Set task:
Extract every line where the string "that" appears.

Dataset section:
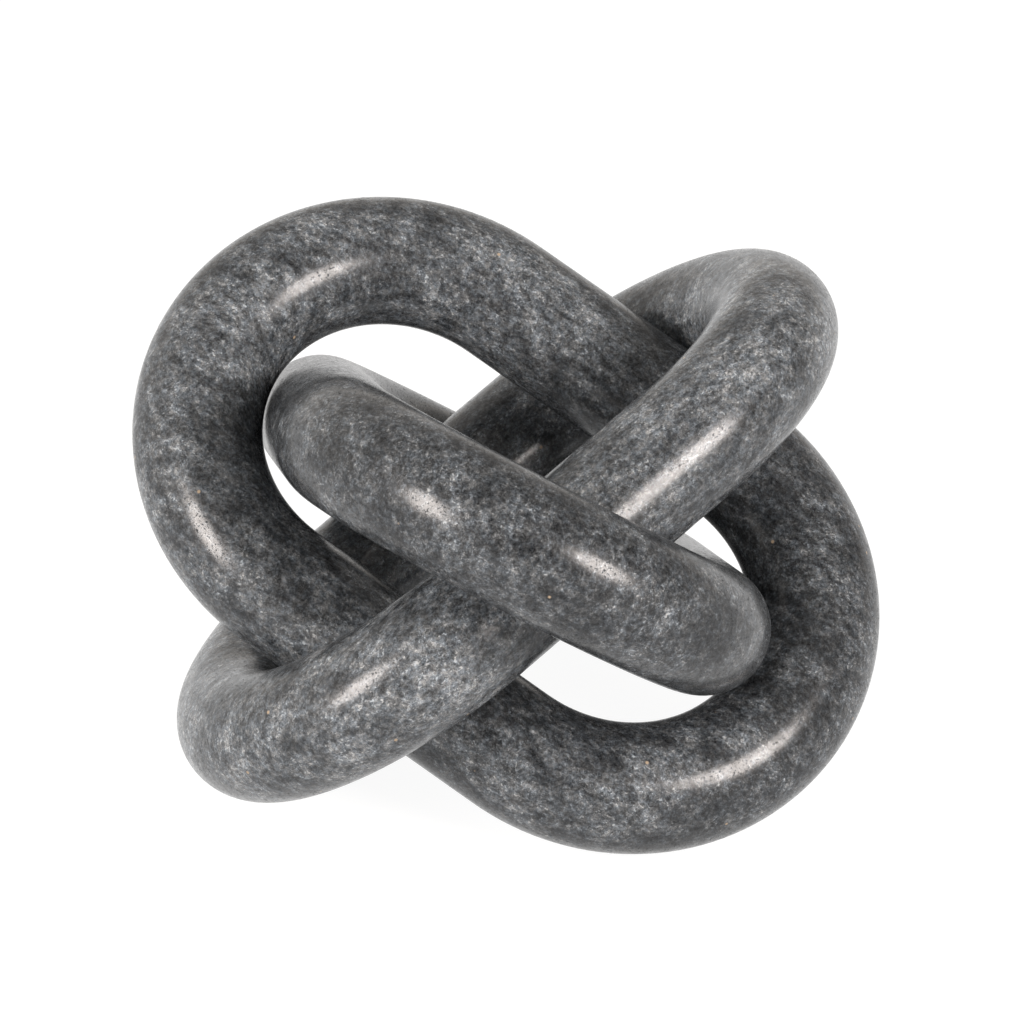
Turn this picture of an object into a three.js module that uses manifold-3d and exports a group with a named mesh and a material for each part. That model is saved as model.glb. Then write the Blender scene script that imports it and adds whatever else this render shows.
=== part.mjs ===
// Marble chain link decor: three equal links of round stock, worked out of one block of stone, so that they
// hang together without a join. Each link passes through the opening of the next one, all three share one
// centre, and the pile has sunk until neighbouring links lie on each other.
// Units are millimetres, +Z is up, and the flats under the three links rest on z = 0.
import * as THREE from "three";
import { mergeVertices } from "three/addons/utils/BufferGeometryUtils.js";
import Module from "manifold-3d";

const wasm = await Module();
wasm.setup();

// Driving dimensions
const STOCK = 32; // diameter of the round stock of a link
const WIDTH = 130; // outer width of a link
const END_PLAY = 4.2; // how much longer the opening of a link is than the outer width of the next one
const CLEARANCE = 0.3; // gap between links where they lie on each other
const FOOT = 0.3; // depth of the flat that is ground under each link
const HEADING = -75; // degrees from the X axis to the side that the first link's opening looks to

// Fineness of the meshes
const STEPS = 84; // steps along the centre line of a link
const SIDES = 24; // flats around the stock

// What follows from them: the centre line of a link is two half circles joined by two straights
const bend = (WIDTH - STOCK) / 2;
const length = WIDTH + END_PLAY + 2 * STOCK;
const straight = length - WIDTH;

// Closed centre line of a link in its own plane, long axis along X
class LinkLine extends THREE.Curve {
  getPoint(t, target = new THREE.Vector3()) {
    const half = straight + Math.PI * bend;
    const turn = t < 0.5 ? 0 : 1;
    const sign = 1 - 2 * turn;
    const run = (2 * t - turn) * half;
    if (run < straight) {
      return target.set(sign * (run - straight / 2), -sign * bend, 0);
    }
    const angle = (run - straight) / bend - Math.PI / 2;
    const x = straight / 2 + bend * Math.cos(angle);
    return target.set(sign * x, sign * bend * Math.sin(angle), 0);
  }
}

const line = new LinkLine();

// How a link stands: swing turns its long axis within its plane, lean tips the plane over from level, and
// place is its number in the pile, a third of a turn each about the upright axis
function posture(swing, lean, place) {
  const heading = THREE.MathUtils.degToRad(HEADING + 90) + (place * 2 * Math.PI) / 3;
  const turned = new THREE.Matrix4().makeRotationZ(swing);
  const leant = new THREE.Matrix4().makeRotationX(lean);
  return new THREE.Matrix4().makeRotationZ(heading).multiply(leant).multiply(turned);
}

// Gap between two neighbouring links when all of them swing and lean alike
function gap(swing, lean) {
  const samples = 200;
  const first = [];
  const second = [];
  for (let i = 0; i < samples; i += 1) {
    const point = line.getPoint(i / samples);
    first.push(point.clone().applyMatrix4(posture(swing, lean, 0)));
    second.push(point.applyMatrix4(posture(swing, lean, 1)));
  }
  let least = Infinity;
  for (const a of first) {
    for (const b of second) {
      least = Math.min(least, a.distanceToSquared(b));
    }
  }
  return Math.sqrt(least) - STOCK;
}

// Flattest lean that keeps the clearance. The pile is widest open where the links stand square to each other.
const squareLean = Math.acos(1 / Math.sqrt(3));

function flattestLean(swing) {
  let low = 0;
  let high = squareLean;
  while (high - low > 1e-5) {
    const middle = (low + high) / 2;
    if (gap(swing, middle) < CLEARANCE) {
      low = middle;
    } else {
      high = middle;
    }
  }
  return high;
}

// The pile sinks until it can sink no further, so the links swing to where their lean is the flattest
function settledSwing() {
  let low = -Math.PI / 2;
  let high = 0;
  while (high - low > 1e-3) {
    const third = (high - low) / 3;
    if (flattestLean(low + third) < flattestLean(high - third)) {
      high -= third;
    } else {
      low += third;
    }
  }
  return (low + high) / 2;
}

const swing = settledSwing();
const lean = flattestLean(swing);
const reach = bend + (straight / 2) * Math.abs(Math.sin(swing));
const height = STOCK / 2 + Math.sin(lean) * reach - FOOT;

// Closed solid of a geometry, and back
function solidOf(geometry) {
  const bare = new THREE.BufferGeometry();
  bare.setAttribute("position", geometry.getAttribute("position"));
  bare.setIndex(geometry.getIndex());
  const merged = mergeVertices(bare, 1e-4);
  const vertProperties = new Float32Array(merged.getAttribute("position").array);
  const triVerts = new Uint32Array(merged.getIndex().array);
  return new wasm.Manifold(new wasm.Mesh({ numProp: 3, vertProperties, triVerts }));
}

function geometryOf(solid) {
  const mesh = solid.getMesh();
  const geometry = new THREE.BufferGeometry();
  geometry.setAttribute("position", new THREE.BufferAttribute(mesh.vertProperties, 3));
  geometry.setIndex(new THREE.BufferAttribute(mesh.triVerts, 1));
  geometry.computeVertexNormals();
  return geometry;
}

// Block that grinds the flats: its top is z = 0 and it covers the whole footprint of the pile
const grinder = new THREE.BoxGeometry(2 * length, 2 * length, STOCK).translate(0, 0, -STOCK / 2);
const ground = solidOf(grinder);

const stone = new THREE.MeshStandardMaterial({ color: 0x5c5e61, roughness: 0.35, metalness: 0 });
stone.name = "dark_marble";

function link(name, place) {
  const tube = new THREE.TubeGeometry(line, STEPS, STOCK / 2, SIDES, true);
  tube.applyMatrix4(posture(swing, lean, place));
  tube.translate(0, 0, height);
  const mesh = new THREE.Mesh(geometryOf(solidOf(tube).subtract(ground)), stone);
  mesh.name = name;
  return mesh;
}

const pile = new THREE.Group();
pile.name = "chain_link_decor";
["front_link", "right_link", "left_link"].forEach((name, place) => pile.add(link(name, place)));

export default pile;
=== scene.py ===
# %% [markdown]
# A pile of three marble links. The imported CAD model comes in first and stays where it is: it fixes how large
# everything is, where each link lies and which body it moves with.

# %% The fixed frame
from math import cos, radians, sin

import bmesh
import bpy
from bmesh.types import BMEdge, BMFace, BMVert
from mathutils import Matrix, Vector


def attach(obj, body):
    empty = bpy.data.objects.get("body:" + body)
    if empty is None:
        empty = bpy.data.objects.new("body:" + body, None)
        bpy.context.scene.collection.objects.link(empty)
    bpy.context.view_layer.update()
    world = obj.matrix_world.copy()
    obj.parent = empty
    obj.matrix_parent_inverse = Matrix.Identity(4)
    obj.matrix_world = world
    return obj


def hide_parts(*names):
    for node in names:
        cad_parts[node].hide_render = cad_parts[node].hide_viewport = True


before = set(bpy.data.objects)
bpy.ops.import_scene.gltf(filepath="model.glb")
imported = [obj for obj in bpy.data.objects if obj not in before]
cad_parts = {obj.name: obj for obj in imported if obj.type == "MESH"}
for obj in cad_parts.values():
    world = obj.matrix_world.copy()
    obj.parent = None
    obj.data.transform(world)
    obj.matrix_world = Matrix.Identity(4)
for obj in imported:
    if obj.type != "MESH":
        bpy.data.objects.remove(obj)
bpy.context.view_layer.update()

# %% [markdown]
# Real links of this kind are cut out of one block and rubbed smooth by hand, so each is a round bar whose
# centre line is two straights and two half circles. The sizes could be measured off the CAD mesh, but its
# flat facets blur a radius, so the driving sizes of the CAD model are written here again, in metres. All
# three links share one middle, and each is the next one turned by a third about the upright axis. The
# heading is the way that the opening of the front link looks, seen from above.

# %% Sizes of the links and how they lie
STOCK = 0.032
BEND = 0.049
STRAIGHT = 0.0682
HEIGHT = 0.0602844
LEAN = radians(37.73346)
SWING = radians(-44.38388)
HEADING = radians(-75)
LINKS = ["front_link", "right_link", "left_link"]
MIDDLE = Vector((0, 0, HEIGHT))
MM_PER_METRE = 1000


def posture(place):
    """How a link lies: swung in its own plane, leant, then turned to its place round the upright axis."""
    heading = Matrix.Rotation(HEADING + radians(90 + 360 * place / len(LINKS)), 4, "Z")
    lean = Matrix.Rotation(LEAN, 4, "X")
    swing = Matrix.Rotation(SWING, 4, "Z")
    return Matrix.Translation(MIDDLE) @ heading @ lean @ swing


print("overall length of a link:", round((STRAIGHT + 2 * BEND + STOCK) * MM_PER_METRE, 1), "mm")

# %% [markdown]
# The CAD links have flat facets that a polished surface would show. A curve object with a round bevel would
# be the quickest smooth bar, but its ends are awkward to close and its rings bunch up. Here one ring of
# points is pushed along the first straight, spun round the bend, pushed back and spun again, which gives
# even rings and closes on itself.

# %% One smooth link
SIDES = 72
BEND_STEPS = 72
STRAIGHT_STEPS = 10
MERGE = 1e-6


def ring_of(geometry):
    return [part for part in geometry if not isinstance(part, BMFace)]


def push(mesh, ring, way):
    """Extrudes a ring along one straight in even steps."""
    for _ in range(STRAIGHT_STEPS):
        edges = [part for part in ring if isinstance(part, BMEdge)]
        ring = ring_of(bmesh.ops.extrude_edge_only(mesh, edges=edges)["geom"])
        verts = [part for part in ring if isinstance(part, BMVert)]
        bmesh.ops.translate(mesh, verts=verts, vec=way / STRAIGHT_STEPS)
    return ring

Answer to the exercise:
Turn this picture of an object into a three.js module that uses manifold-3d and exports a group with a named mesh and a material for each part. That model is saved as model.glb. Then write the Blender scene script that imports it and adds whatever else this render shows.
// Marble chain link decor: three equal links of round stock, worked out of one block of stone, so that they
const FOOT = 0.3; // depth of the flat that is ground under each link
const HEADING = -75; // degrees from the X axis to the side that the first link's opening looks to
// Flattest lean that keeps the clearance. The pile is widest open where the links stand square to each other.
// Block that grinds the flats: its top is z = 0 and it covers the whole footprint of the pile
# heading is the way that the opening of the front link looks, seen from above.
# The CAD links have flat facets that a polished surface would show. A curve object with a round bevel would